ただ、作業の効率化に加え、職員の深夜手当などの費用を削減出来ることもあり、今では国政選挙だけでなくほぼすべての自治体でユポの投票用紙が使用されています。

ユポ・コーポレーション 鹿野民雄 部長
「全部で6種類ございまして、突然の解散に備えまして、常に一定量の在庫を持っています。当社は特段影響はございませんでしたが、印刷会社とか選挙管理員会は、今回は非常に大変だったと思います」

内閣発足から8日という戦後最短の解散で選挙戦に突入した今回の衆議院選挙。

福岡県選挙管理員会は「選挙のスケジュールがタイトで、投票用紙の印刷や発送作業などがいつになく大変だった」と話しています。

前回の衆院選 約半数の投票用紙が使われなかった

前回の衆議院選挙の投票率は55.93%。

福岡県は全国平均を下回る52.12%で、約半数の投票用紙は使われないままでした。

ユポ・コーポレーション 鹿野民雄 部長
「有権者の意思が今後の日本の方向性を変える。みなさん是非投票所に足を運んでいただければなと思います。」

使用済みの投票用紙の行方

使用済みの投票用紙は、その選挙で選出された議員または首長の任期が終了するまで、市区町村の選挙管理委員会で保管しなければなりません。

選挙後に訴訟が提起された場合などに備えるためです。

ユポの投票用紙はプラスチック素材のため焼却もできますが、約2割の自治体がリサイクルしています。

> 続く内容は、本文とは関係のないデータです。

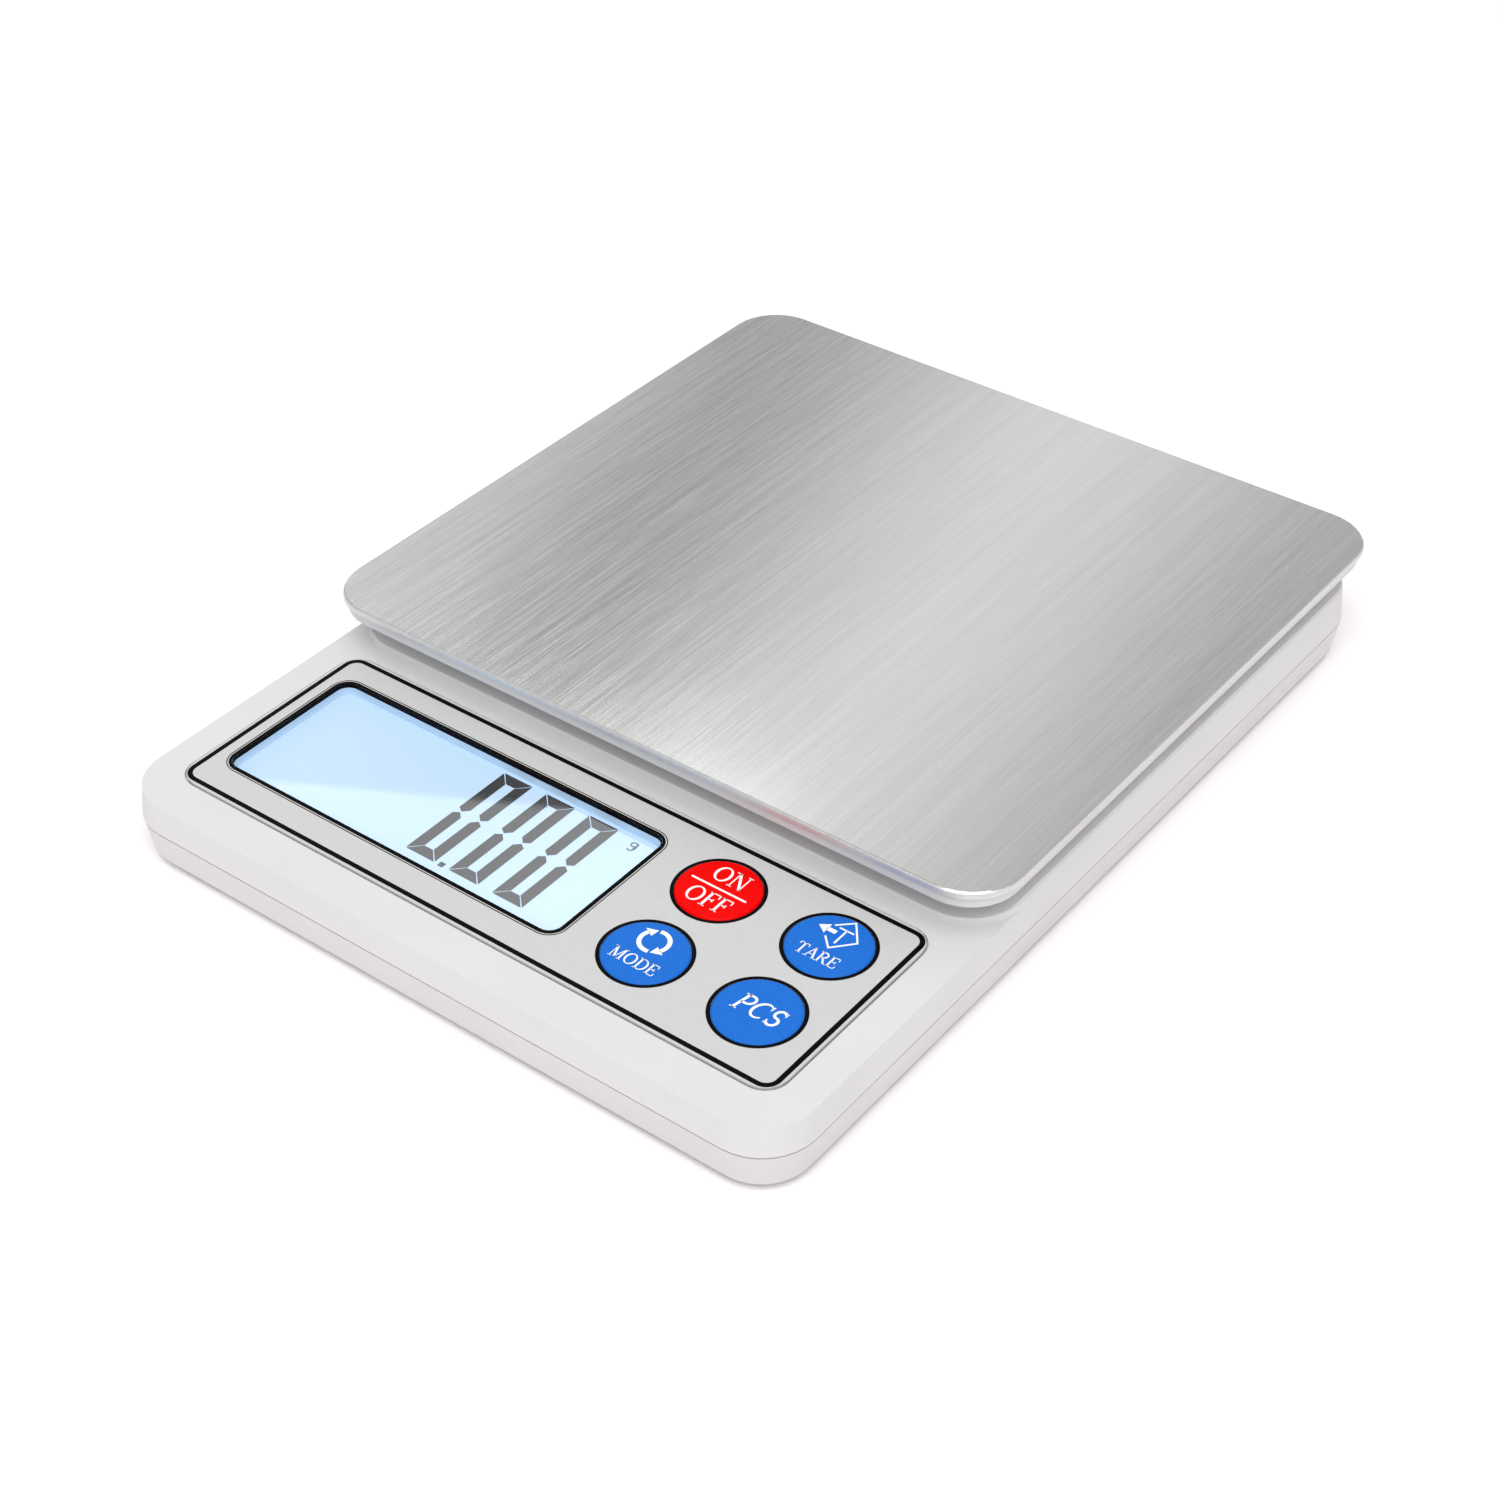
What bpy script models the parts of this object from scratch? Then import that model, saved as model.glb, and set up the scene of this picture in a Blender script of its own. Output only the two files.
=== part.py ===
"""Digital gram scale: a pocket-size counting scale with a steel weighing plate on a single-point load cell.

Lengths in this file are millimetres. X runs to the user's right, Y runs from the front edge of the case
towards the back, Z runs up from the surface the feet stand on.
"""

import math

import bmesh
import bpy

MM = 0.001

# Overall size and clearances
OVERALL_DEPTH = 172.9
GAP = 0.3
OVERCUT = 4.0
LARGE_RADIUS = 4.0
CORNER_STEPS = 8
SMALL_CORNER_STEPS = 4
ROUND_STEPS = 18
SMALL_ROUND_STEPS = 10
SMOOTH_ANGLE = 32.0

# Case, measured at the seam between its two halves
CASE = (-65.0, 65.0, 0.0, 171.5)
CASE_RADIUS = 9.5
CASE_BOTTOM = 1.0
SEAM_LOW = 7.65
SEAM_HIGH = SEAM_LOW + GAP
SEAM_DROP = 0.05
WALL = 2.0
FLOOR_TOP = 3.0
LOWER_LEVELS = ((CASE_BOTTOM, 1.9), (1.3, 1.35), (1.9, 1.0), (SEAM_LOW, SEAM_DROP))
LIP_TOP = 9.3
LIP_OUTER = 1.2
REBATE = LIP_OUTER - GAP

# Deck under the control panel and raised plinth under the weighing plate
DECK_TOP = 13.1
DECK_UNDER = 11.1
PLINTH_TOP = 14.5
PLINTH_FRONT = 51.8
PLINTH_EDGE = 0.35
PLINTH_UNDER = 12.5
SIDE_DRAFT = 0.1
PLINTH_SIDE = 64.45
TUB_DRAFT = 1.0
ROOT = 0.5
HOLLOW_INSETS = (0.2, 0.6, 0.8)
RISER_DRAFT = 0.3
POST_OPENING_RADIUS = 2.0
RISER = (-61.8, 61.8, 54.3, 168.3)
RISER_RADIUS = 7.0
RISER_TOP = 18.2
RISER_UNDER = 16.2
RISER_LEAN = 0.6
RISER_EDGE = 0.4
STOP_TOP = 18.7
STOP_RADIUS = 3.0
STOP_SPOTS = ((-52.0, 64.0), (52.0, 64.0), (-52.0, 158.0), (52.0, 158.0))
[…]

投票用紙を回収してリサイクルしているのは、NPO法人・選挙管理システム研究会。

回収した投票用紙からクリップや輪ゴムなどを取り除き、機械で粉砕した後、溶解してペレット化しています。

ペレットは農業や土木の資材などに活用されています。ただ、8割の自治体は、焼却処分しているということです。

現在、九州の自治体でリサイクルしているところはありませんが、今回、福岡県北九州市が初めて投票用紙のリサイクルを検討しているということです。